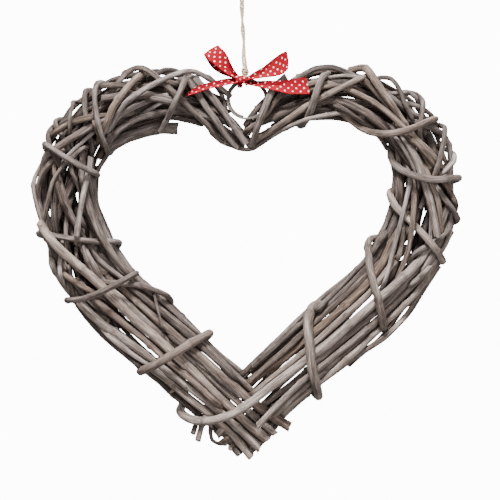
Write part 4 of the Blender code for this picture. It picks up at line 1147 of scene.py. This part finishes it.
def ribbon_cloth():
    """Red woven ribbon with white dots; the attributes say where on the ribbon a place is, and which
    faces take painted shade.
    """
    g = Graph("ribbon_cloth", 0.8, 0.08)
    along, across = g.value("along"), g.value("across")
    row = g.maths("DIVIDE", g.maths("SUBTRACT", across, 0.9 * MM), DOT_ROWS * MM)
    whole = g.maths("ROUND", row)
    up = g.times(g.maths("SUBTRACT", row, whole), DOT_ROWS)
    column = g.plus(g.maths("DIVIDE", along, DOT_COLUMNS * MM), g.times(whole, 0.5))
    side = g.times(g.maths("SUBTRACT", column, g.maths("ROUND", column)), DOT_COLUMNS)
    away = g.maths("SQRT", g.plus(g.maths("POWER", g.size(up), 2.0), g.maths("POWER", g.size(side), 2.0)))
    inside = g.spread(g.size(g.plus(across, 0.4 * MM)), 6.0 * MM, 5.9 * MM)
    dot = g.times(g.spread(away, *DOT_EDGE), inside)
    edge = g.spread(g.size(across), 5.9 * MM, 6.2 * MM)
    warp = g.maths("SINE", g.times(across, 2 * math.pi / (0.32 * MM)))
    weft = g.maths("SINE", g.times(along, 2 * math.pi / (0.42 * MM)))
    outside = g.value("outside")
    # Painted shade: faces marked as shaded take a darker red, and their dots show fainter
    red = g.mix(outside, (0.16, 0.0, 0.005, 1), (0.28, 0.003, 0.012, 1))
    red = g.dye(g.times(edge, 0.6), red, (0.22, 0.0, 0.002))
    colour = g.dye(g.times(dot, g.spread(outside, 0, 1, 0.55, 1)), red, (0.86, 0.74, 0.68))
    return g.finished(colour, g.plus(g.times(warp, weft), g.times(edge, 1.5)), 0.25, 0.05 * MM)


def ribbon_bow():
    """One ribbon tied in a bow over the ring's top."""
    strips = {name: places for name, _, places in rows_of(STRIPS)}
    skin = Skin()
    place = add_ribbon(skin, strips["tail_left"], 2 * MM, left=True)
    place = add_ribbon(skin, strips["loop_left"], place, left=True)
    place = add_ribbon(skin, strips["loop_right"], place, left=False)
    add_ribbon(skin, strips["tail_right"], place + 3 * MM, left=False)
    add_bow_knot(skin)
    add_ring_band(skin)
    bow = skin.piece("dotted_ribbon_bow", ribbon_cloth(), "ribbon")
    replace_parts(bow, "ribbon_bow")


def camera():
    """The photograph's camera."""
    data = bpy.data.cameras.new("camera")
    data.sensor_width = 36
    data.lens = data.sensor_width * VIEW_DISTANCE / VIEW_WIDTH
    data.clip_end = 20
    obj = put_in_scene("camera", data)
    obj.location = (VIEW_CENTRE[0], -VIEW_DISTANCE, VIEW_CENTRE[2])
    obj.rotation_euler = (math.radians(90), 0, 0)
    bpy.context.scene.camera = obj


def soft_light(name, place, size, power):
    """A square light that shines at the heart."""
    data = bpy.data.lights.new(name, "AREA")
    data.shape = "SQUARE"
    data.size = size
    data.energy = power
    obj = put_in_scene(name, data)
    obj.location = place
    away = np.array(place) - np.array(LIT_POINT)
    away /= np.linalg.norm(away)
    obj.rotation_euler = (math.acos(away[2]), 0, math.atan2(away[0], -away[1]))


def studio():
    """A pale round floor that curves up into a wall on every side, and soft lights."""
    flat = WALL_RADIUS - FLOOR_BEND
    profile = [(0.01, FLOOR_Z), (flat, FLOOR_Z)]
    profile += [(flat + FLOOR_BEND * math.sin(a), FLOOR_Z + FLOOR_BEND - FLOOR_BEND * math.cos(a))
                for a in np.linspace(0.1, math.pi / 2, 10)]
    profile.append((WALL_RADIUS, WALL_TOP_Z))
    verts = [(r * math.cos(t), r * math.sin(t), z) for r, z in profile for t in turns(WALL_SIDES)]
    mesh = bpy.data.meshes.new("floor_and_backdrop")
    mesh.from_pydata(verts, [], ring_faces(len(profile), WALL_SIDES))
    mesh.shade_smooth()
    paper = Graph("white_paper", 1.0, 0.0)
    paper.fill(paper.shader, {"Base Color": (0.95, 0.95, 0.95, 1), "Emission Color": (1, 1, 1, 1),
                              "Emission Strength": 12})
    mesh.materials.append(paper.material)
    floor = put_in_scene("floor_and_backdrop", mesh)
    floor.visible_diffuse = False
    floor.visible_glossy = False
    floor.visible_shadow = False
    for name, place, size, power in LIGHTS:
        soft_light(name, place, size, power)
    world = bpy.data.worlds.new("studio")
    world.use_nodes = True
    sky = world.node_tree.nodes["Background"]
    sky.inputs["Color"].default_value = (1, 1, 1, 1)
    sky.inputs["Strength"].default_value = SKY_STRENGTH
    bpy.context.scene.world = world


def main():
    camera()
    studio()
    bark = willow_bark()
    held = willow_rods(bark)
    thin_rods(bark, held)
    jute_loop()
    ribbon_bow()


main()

====

What the exercise asks = Give the complete listing a second time, exactly as it reads.

The output =
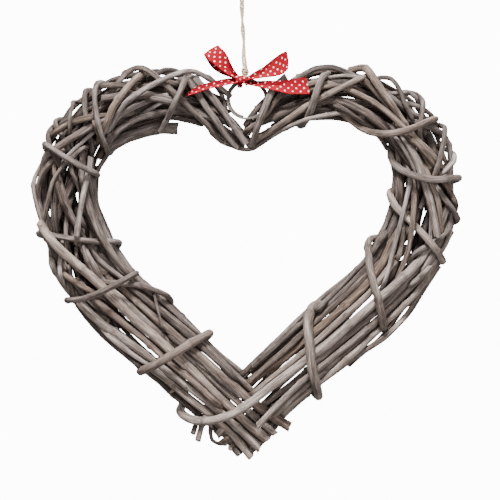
Write part 4 of the Blender code for this picture. It picks up at line 1147 of scene.py. This part finishes it.
def ribbon_cloth():
    """Red woven ribbon with white dots; the attributes say where on the ribbon a place is, and which
    faces take painted shade.
    """
    g = Graph("ribbon_cloth", 0.8, 0.08)
    along, across = g.value("along"), g.value("across")
    row = g.maths("DIVIDE", g.maths("SUBTRACT", across, 0.9 * MM), DOT_ROWS * MM)
    whole = g.maths("ROUND", row)
    up = g.times(g.maths("SUBTRACT", row, whole), DOT_ROWS)
    column = g.plus(g.maths("DIVIDE", along, DOT_COLUMNS * MM), g.times(whole, 0.5))
    side = g.times(g.maths("SUBTRACT", column, g.maths("ROUND", column)), DOT_COLUMNS)
    away = g.maths("SQRT", g.plus(g.maths("POWER", g.size(up), 2.0), g.maths("POWER", g.size(side), 2.0)))
    inside = g.spread(g.size(g.plus(across, 0.4 * MM)), 6.0 * MM, 5.9 * MM)
    dot = g.times(g.spread(away, *DOT_EDGE), inside)
    edge = g.spread(g.size(across), 5.9 * MM, 6.2 * MM)
    warp = g.maths("SINE", g.times(across, 2 * math.pi / (0.32 * MM)))
    weft = g.maths("SINE", g.times(along, 2 * math.pi / (0.42 * MM)))
    outside = g.value("outside")
    # Painted shade: faces marked as shaded take a darker red, and their dots show fainter
    red = g.mix(outside, (0.16, 0.0, 0.005, 1), (0.28, 0.003, 0.012, 1))
    red = g.dye(g.times(edge, 0.6), red, (0.22, 0.0, 0.002))
    colour = g.dye(g.times(dot, g.spread(outside, 0, 1, 0.55, 1)), red, (0.86, 0.74, 0.68))
    return g.finished(colour, g.plus(g.times(warp, weft), g.times(edge, 1.5)), 0.25, 0.05 * MM)


def ribbon_bow():
    """One ribbon tied in a bow over the ring's top."""
    strips = {name: places for name, _, places in rows_of(STRIPS)}
    skin = Skin()
    place = add_ribbon(skin, strips["tail_left"], 2 * MM, left=True)
    place = add_ribbon(skin, strips["loop_left"], place, left=True)
    place = add_ribbon(skin, strips["loop_right"], place, left=False)
    add_ribbon(skin, strips["tail_right"], place + 3 * MM, left=False)
    add_bow_knot(skin)
    add_ring_band(skin)
    bow = skin.piece("dotted_ribbon_bow", ribbon_cloth(), "ribbon")
    replace_parts(bow, "ribbon_bow")


def camera():
    """The photograph's camera."""
    data = bpy.data.cameras.new("camera")
    data.sensor_width = 36
    data.lens = data.sensor_width * VIEW_DISTANCE / VIEW_WIDTH
    data.clip_end = 20
    obj = put_in_scene("camera", data)
    obj.location = (VIEW_CENTRE[0], -VIEW_DISTANCE, VIEW_CENTRE[2])
    obj.rotation_euler = (math.radians(90), 0, 0)
    bpy.context.scene.camera = obj


def soft_light(name, place, size, power):
    """A square light that shines at the heart."""
    data = bpy.data.lights.new(name, "AREA")
    data.shape = "SQUARE"
    data.size = size
    data.energy = power
    obj = put_in_scene(name, data)
    obj.location = place
    away = np.array(place) - np.array(LIT_POINT)
    away /= np.linalg.norm(away)
    obj.rotation_euler = (math.acos(away[2]), 0, math.atan2(away[0], -away[1]))


def studio():
    """A pale round floor that curves up into a wall on every side, and soft lights."""
    flat = WALL_RADIUS - FLOOR_BEND
    profile = [(0.01, FLOOR_Z), (flat, FLOOR_Z)]
    profile += [(flat + FLOOR_BEND * math.sin(a), FLOOR_Z + FLOOR_BEND - FLOOR_BEND * math.cos(a))
                for a in np.linspace(0.1, math.pi / 2, 10)]
    profile.append((WALL_RADIUS, WALL_TOP_Z))
    verts = [(r * math.cos(t), r * math.sin(t), z) for r, z in profile for t in turns(WALL_SIDES)]
    mesh = bpy.data.meshes.new("floor_and_backdrop")
    mesh.from_pydata(verts, [], ring_faces(len(profile), WALL_SIDES))
    mesh.shade_smooth()
    paper = Graph("white_paper", 1.0, 0.0)
    paper.fill(paper.shader, {"Base Color": (0.95, 0.95, 0.95, 1), "Emission Color": (1, 1, 1, 1),
                              "Emission Strength": 12})
    mesh.materials.append(paper.material)
    floor = put_in_scene("floor_and_backdrop", mesh)
    floor.visible_diffuse = False
    floor.visible_glossy = False
    floor.visible_shadow = False
    for name, place, size, power in LIGHTS:
        soft_light(name, place, size, power)
    world = bpy.data.worlds.new("studio")
    world.use_nodes = True
    sky = world.node_tree.nodes["Background"]
    sky.inputs["Color"].default_value = (1, 1, 1, 1)
    sky.inputs["Strength"].default_value = SKY_STRENGTH
    bpy.context.scene.world = world


def main():
    camera()
    studio()
    bark = willow_bark()
    held = willow_rods(bark)
    thin_rods(bark, held)
    jute_loop()
    ribbon_bow()


main()